Howes attempted to go clear on the climb and got a gap at the top which he tried to extend on the descent, but unfortunately crashed and was caught and passed by the break and then the peloton.
The remnants of the break were soon reeled in and a brief lull in proceedings allowed the peloton to catch it’s breath and was a chance for riders who were distanced due to the crash to catch up to the peloton – including race leader Chaves.
The respite didn’t last long as the race came to life again on the second climb as Dumoulin tried to attack at the foot of the climb, but he was passed by Etixx-QuickStep’s Brambilla who was able to link up with four riders halfway up the climb and try to forge clear to the finish.
As the race reached foot of the descent there was a leading group of 40 riders including most of the GC and who was left of the sprinters, who were few as most had been distanced by either the crash or the climbs.
José Gonçalves (Caja Rural), Kenny Elissonde (FDJ) and Alberto Losada (Katusha) attacked the group and managed to get an advantage of 40″ as they tried to ride away to the finish, but the few sprinters that remained were not going to have their day taken after the chaos that had already occurred and the move was quickly shut down by Trek and Tinkoff-Saxo.

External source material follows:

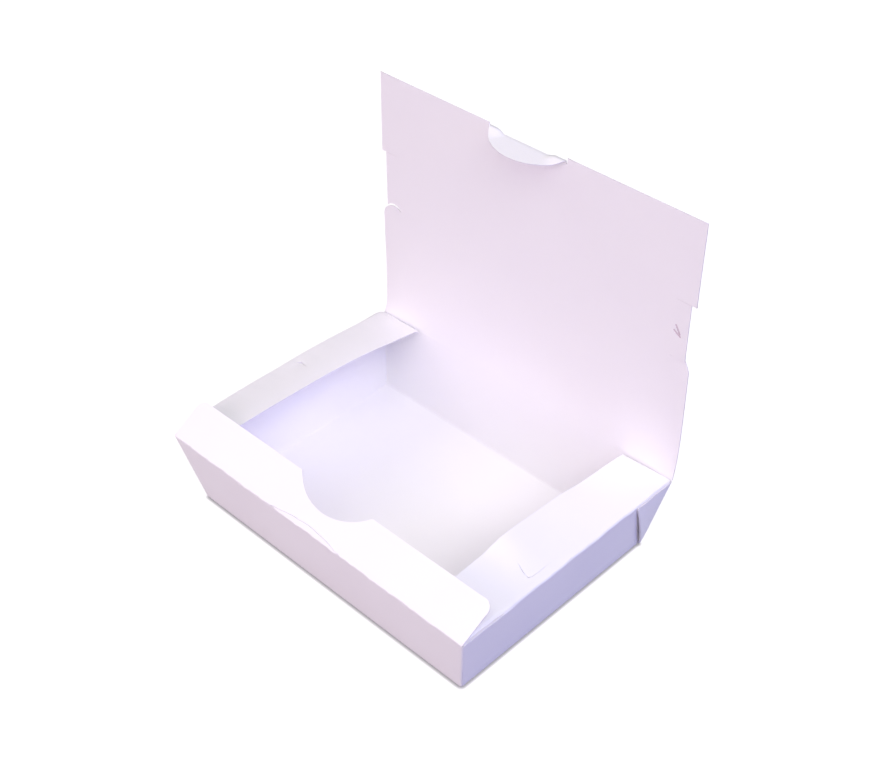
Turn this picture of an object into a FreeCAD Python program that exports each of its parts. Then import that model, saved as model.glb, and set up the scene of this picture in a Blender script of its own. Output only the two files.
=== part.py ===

Peter Sagan then tried to make a late move which looked to be successful until a collision with a neutral service bike saw him crash and lose his chance to take the stage win. Even Adam Hansen tried to attack within the final 1.5km but the determination of Trek was too much as Stuyven out-manoeuvred everyone to take the stage win.
After the stage Stuyven also had to retire after an x-ray showed he had broken his wrist in the crash.